* EXERCISE TASK *
Work out how many lines of the data hold the string "caption", and reply with that number alone.

* PROVIDED ENTRIES *
--- begin ---

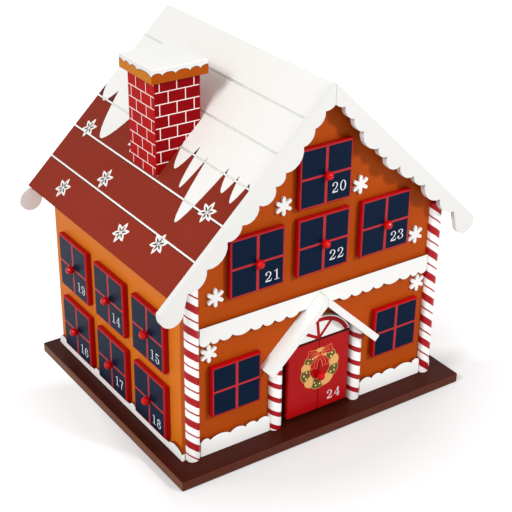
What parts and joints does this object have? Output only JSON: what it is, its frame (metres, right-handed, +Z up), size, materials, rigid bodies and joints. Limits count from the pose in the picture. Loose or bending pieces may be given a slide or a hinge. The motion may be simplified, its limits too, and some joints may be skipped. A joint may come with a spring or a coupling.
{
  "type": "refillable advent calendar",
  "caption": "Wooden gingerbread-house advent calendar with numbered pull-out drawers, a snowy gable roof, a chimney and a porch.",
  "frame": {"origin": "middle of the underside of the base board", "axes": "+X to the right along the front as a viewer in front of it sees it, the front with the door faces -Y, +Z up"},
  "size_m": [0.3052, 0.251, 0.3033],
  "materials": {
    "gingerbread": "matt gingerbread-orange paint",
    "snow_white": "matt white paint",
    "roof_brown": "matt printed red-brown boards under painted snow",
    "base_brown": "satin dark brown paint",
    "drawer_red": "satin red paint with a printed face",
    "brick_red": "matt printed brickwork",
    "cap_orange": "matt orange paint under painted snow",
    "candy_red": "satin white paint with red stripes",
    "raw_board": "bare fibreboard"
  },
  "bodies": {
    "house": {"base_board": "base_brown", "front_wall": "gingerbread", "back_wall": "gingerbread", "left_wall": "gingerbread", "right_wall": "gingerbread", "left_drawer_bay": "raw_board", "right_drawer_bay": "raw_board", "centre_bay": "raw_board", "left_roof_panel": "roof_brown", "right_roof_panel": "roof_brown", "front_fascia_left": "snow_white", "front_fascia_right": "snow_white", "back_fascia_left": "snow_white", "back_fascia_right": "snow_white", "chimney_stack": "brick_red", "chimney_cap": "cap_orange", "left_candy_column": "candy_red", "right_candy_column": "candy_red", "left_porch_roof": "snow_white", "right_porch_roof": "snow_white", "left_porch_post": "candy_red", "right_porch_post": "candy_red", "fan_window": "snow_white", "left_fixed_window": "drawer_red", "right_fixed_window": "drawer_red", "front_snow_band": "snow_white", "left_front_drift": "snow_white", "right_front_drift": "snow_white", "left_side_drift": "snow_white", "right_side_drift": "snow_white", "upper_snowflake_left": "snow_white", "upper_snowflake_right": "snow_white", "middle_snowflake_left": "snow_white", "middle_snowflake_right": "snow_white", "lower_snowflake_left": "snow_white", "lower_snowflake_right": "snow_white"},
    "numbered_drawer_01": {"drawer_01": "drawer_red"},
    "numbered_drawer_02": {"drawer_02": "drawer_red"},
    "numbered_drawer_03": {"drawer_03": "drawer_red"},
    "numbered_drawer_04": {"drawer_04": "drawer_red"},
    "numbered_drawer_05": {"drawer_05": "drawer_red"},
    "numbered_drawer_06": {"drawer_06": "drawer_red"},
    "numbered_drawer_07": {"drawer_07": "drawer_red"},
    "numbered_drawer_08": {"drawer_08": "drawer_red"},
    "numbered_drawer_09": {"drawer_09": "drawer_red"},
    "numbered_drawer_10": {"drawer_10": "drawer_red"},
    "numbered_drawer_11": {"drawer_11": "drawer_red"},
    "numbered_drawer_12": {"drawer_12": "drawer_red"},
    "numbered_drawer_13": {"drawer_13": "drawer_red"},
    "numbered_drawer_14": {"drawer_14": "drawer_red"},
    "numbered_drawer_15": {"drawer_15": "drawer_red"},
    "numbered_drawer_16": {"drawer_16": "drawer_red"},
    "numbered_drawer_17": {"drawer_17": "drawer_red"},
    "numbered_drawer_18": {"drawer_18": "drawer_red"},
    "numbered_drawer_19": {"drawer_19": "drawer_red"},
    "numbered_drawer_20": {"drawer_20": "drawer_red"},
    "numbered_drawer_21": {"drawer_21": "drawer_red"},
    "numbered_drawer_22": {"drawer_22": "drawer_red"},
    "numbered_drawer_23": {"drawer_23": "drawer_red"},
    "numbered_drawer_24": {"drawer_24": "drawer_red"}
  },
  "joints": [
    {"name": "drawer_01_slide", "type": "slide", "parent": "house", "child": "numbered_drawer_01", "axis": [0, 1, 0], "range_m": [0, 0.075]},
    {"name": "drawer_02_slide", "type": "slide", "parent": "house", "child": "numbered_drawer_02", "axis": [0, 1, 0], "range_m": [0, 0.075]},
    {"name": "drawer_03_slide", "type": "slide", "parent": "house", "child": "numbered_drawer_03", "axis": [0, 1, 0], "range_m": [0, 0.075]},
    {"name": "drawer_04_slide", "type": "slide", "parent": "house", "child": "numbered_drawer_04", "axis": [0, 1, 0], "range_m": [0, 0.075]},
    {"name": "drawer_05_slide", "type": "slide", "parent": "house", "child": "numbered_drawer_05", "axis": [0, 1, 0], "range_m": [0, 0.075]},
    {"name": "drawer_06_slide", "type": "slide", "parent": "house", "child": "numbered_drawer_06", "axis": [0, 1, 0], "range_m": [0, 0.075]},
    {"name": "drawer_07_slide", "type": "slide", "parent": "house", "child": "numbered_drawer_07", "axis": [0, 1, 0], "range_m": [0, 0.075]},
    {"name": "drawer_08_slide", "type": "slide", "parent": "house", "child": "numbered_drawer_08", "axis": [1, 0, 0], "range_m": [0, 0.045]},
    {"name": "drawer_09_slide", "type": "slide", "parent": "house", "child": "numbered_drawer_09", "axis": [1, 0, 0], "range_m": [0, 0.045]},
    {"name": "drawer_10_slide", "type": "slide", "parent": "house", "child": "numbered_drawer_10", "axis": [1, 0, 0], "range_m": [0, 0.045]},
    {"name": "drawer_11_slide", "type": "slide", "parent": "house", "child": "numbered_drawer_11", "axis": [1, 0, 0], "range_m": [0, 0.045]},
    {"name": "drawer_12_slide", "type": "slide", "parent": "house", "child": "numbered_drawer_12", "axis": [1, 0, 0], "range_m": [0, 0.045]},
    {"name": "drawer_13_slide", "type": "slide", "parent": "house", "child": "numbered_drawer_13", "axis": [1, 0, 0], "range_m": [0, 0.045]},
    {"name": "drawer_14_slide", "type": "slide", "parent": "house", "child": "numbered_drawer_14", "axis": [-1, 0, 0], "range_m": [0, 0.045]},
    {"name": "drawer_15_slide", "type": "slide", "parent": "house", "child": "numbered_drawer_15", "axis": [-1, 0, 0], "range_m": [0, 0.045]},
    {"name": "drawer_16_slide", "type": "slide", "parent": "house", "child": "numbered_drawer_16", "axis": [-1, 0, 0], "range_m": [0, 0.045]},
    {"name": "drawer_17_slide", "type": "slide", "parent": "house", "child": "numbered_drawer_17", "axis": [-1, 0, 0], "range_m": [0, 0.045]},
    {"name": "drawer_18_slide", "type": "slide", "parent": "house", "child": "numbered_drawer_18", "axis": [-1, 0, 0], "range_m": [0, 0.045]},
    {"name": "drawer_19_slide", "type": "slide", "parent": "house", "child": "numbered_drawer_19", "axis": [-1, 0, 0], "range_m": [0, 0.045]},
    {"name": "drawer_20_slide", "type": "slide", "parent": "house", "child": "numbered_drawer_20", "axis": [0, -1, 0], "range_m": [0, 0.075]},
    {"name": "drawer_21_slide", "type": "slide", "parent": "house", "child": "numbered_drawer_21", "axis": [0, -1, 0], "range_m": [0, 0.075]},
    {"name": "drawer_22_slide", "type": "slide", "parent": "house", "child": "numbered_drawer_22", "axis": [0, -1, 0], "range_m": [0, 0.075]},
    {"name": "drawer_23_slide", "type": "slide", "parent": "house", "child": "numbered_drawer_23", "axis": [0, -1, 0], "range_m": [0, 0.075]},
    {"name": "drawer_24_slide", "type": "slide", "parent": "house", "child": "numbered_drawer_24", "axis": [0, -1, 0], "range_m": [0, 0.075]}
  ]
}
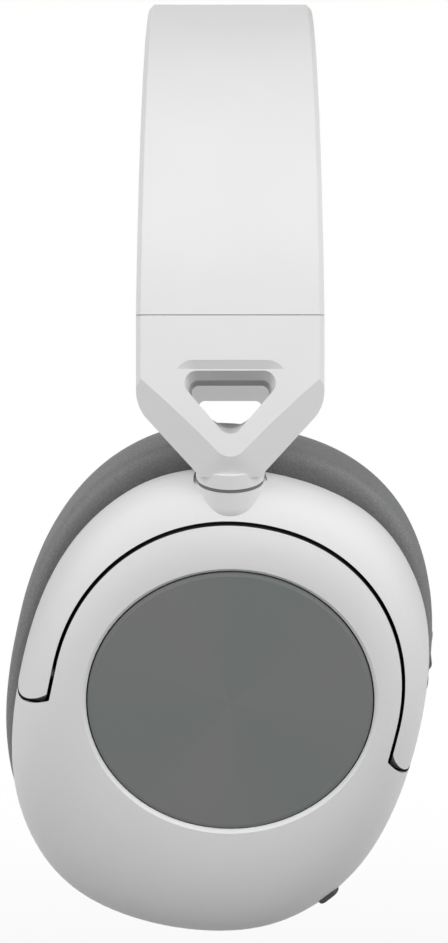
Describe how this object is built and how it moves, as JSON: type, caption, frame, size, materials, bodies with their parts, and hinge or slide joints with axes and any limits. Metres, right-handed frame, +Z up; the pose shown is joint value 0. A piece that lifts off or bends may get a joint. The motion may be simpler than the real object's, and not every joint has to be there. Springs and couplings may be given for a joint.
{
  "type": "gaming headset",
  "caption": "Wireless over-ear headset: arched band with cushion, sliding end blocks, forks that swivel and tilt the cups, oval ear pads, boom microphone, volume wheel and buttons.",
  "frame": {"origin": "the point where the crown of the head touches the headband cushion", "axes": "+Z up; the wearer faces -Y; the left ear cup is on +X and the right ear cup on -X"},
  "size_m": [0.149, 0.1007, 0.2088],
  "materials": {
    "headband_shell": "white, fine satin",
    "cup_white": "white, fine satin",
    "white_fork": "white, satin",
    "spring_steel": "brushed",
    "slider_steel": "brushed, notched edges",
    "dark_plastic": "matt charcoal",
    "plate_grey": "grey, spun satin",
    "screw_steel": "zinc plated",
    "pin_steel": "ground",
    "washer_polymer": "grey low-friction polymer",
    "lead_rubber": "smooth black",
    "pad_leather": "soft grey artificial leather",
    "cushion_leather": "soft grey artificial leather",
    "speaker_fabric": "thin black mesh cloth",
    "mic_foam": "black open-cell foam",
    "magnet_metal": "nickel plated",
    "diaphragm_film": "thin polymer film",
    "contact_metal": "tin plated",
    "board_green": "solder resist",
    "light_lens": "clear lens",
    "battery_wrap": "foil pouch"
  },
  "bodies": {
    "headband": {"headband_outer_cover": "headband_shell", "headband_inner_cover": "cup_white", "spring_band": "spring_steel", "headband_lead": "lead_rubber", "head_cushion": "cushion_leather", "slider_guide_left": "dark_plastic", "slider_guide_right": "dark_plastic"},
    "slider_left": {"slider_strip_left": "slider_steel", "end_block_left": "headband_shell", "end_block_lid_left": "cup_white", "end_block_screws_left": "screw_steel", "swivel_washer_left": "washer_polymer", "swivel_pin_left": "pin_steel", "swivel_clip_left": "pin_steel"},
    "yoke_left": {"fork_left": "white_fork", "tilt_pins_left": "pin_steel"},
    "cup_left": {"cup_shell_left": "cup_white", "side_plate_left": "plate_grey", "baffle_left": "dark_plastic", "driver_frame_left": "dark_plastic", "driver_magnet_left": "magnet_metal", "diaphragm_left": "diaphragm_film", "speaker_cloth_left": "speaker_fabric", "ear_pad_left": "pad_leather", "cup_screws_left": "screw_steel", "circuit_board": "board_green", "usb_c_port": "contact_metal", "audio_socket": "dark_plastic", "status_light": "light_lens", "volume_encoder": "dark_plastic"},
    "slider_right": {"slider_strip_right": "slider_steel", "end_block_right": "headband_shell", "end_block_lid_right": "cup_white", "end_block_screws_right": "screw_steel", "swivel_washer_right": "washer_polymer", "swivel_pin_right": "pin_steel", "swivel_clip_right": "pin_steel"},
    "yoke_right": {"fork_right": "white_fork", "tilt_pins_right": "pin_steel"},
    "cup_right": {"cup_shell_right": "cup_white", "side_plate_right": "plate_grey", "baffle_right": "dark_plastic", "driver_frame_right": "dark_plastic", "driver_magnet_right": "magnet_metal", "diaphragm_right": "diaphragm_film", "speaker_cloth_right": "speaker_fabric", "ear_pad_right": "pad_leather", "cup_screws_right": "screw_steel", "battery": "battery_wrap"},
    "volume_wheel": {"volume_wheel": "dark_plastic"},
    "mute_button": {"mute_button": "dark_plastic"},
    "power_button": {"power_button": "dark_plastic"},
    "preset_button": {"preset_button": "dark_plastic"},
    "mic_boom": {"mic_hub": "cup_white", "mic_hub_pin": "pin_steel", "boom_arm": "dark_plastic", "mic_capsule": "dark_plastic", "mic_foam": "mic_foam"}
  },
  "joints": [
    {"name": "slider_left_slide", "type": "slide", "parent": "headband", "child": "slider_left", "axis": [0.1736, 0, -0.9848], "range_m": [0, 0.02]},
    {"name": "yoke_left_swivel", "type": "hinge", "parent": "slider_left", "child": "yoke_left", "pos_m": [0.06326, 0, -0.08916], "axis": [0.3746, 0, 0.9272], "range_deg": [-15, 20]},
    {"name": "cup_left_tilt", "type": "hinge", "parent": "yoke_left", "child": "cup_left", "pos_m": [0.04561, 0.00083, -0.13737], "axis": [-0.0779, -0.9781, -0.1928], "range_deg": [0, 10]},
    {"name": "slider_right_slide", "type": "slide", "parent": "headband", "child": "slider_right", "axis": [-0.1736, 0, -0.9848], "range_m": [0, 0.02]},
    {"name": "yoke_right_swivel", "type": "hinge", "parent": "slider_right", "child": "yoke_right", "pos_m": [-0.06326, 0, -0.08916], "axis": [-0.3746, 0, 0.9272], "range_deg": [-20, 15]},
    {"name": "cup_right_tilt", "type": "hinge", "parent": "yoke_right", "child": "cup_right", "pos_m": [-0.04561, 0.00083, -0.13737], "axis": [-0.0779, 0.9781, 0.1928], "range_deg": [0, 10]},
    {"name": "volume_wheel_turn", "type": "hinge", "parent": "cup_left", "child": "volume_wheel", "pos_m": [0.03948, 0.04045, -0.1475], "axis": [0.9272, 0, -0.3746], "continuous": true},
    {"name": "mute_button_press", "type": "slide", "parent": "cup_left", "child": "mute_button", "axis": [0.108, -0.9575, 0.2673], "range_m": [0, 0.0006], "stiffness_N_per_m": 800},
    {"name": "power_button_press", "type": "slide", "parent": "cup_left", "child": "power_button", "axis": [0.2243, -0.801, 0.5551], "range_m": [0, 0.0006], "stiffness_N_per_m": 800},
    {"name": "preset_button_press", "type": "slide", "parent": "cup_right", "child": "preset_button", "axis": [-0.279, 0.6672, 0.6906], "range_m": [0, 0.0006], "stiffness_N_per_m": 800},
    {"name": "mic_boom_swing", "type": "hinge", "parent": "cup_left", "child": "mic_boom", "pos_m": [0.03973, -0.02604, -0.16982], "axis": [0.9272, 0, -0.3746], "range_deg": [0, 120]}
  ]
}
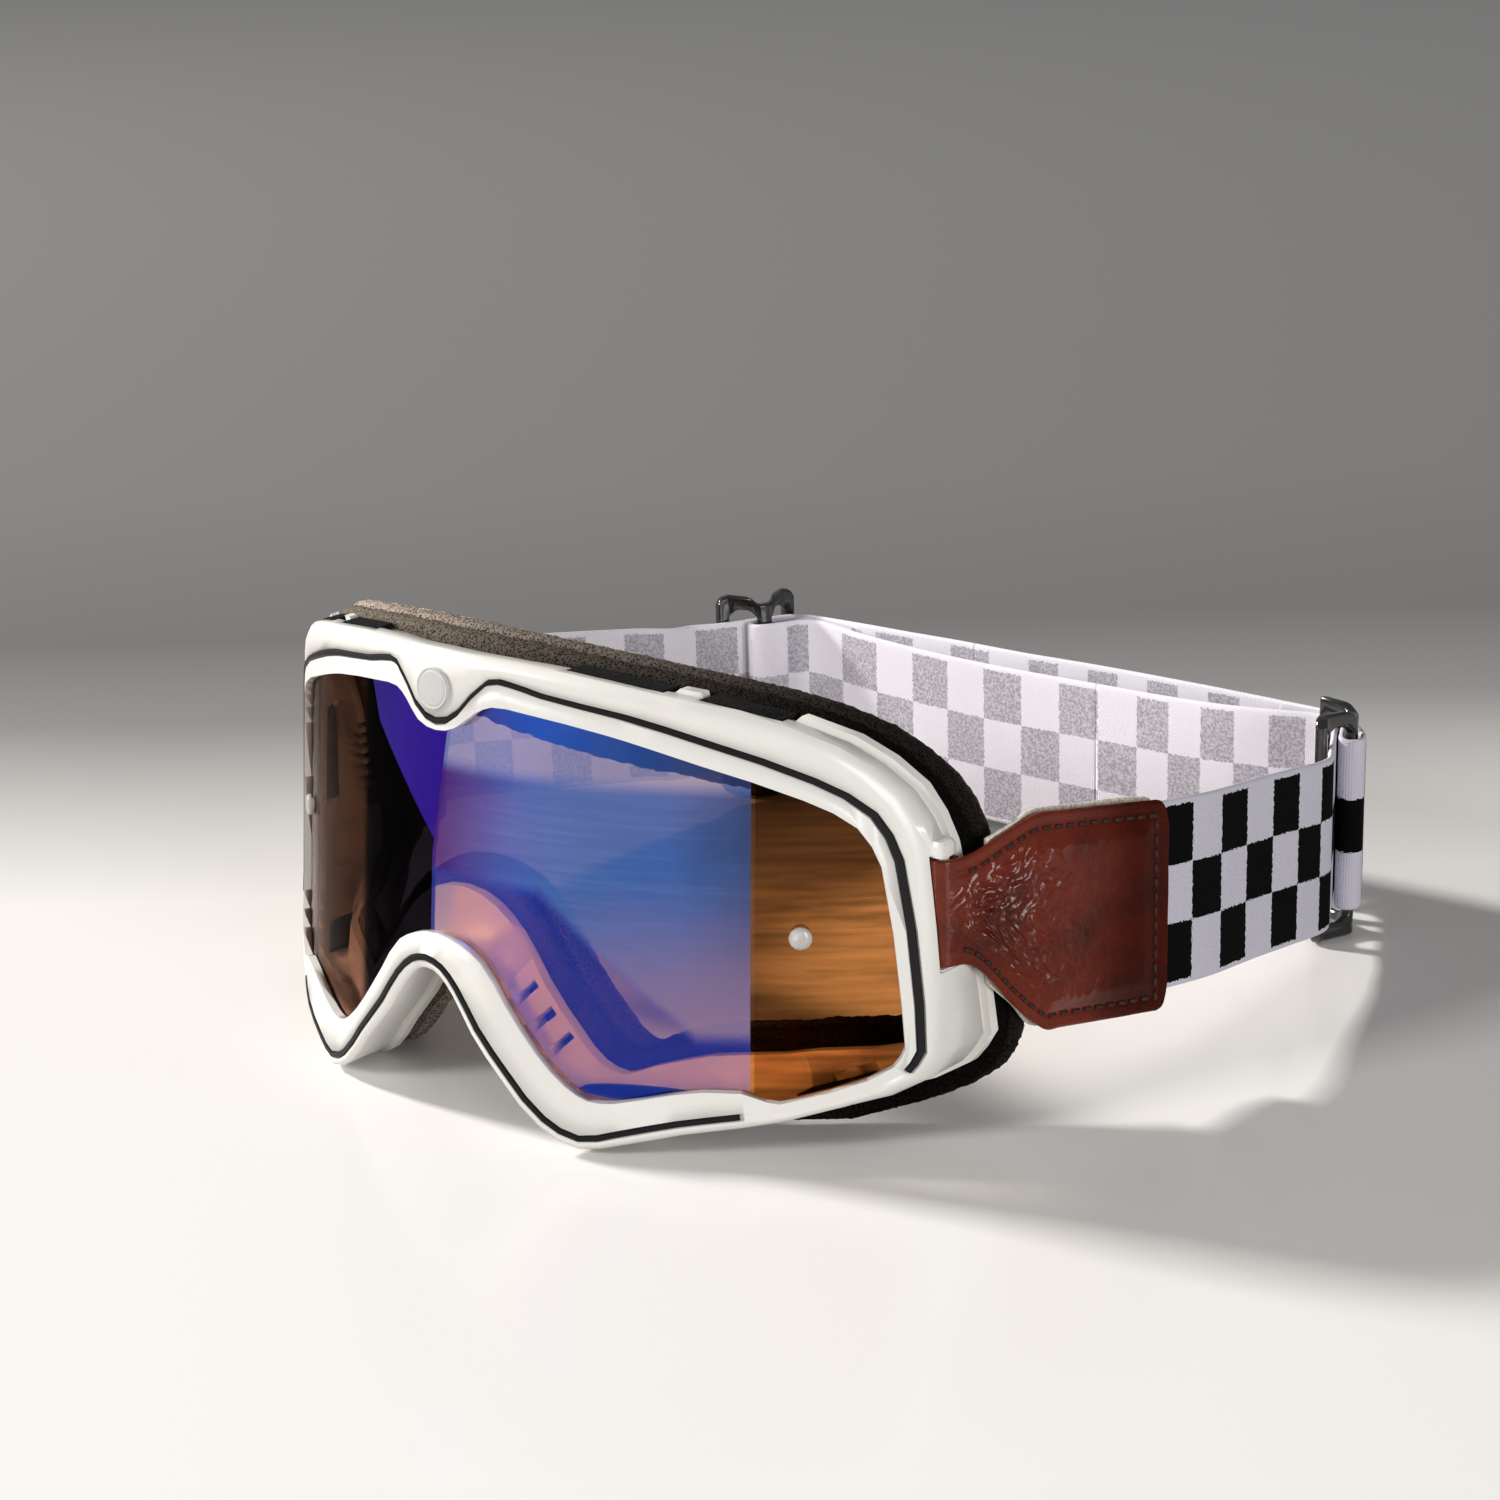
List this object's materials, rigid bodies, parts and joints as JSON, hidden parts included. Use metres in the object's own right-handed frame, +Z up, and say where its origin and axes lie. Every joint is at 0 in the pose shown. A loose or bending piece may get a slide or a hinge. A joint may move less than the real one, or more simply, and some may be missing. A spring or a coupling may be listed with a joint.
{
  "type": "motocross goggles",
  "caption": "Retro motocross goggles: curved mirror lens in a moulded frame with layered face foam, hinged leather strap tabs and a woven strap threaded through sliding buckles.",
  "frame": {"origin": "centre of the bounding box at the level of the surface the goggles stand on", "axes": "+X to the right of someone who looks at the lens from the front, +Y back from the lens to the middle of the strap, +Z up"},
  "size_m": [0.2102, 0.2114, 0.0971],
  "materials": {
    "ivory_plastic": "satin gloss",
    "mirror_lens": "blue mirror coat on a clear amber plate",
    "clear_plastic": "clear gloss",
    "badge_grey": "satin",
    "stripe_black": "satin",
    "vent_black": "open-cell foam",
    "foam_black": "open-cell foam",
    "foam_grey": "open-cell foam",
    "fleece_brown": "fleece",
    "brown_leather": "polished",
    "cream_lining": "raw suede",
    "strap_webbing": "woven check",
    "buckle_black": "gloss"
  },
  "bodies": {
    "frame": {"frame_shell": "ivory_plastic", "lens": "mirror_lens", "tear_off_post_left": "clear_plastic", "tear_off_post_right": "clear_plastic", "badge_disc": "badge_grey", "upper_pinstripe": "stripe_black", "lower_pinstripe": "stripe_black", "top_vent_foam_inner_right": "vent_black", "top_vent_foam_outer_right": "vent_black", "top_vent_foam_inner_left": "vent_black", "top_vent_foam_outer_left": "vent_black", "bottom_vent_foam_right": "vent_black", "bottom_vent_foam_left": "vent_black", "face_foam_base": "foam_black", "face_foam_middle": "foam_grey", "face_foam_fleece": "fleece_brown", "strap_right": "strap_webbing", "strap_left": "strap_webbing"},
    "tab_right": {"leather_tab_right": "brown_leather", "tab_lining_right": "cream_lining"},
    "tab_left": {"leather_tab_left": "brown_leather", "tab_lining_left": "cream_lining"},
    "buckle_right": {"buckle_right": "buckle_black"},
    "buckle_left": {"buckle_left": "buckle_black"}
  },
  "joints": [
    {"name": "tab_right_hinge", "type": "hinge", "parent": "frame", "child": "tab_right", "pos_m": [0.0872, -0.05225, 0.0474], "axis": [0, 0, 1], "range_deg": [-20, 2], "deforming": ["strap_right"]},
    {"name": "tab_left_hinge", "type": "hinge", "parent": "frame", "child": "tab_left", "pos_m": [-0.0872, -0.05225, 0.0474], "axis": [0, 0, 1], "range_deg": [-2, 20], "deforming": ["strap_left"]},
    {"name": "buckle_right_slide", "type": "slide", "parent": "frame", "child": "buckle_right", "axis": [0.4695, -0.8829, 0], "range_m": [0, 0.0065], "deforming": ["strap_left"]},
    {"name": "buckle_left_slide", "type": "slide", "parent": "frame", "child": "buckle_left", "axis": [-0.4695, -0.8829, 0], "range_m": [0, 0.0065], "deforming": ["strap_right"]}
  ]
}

--- end ---

* WRITTEN RESPONSE *
4